Testing and Continuous Improvement
Your disaster recovery plan is only as good as its last test. Conduct tabletop exercises quarterly and full‑scale restoration drills bi‑annually. During a drill, simulate a real scenario (e.g., “the primary firewall was wiped by ransomware, all logs are missing, and the backup server is encrypted”). Require the recovery team to locate, validate, and restore a backup without any hints.
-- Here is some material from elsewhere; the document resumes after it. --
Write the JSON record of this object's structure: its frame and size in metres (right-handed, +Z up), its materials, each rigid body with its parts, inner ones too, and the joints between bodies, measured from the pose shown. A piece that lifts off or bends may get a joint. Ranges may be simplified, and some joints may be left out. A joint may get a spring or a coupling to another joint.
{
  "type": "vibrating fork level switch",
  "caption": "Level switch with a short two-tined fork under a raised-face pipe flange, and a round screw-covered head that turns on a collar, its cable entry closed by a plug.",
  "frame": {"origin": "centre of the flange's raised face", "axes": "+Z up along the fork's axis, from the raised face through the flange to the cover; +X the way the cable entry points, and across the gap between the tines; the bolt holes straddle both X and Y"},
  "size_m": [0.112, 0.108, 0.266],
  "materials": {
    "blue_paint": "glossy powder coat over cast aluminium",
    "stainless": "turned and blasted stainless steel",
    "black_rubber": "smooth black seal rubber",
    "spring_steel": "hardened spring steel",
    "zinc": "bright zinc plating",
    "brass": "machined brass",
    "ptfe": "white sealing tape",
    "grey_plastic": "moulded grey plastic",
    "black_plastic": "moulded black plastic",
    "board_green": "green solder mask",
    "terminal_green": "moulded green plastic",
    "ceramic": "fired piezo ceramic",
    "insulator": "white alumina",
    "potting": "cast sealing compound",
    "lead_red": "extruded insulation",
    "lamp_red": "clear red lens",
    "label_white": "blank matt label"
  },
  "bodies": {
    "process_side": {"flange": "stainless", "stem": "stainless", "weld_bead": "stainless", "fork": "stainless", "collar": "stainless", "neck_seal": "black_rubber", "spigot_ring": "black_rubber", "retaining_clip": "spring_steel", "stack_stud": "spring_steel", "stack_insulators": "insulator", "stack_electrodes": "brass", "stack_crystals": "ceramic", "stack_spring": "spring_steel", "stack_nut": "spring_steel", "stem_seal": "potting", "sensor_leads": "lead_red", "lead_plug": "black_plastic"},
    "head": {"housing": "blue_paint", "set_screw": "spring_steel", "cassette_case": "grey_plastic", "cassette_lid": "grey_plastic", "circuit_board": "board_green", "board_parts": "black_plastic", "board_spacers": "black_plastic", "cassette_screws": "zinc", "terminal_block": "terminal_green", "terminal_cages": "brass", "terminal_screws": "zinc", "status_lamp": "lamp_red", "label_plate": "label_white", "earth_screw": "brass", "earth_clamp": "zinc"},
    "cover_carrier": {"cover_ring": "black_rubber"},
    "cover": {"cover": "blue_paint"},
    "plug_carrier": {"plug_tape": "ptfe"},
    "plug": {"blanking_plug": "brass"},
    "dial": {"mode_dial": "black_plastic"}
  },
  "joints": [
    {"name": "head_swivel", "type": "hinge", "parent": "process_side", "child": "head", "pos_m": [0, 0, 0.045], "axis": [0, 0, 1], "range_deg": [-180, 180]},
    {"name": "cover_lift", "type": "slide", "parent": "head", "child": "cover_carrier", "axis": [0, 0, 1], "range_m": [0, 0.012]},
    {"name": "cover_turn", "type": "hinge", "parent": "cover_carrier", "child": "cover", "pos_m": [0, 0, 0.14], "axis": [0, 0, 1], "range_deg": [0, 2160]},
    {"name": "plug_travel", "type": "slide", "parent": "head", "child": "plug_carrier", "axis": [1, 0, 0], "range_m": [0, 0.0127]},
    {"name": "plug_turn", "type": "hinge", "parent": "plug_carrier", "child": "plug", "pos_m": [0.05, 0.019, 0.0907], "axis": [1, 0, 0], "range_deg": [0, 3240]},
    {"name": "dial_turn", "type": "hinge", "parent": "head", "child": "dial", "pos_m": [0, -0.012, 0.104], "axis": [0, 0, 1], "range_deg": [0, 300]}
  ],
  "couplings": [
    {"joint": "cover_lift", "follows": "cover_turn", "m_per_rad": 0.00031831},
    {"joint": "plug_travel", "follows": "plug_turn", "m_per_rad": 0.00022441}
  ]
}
After each test, hold a debrief to identify gaps. Update the plan and playbooks accordingly. Also review backup logs monthly to catch silent failures (e.g., corrupted backup files, expired encryption certificates). Use monitoring tools to alert if a scheduled backup did not complete.
Conclusion
Firewall backup and disaster recovery are not optional—they are fundamental to network resilience. By implementing regular automated backups with secure, versioned storage, building detailed DR playbooks, and testing both rigorously, organizations can survive firewall failures with minimal impact. As network environments grow more complex—spanning hybrid cloud, IoT, and remote work—the need for a disciplined backup and recovery strategy only increases. Invest the time now to protect your configurations; your future self will thank you when the inevitable incident occurs.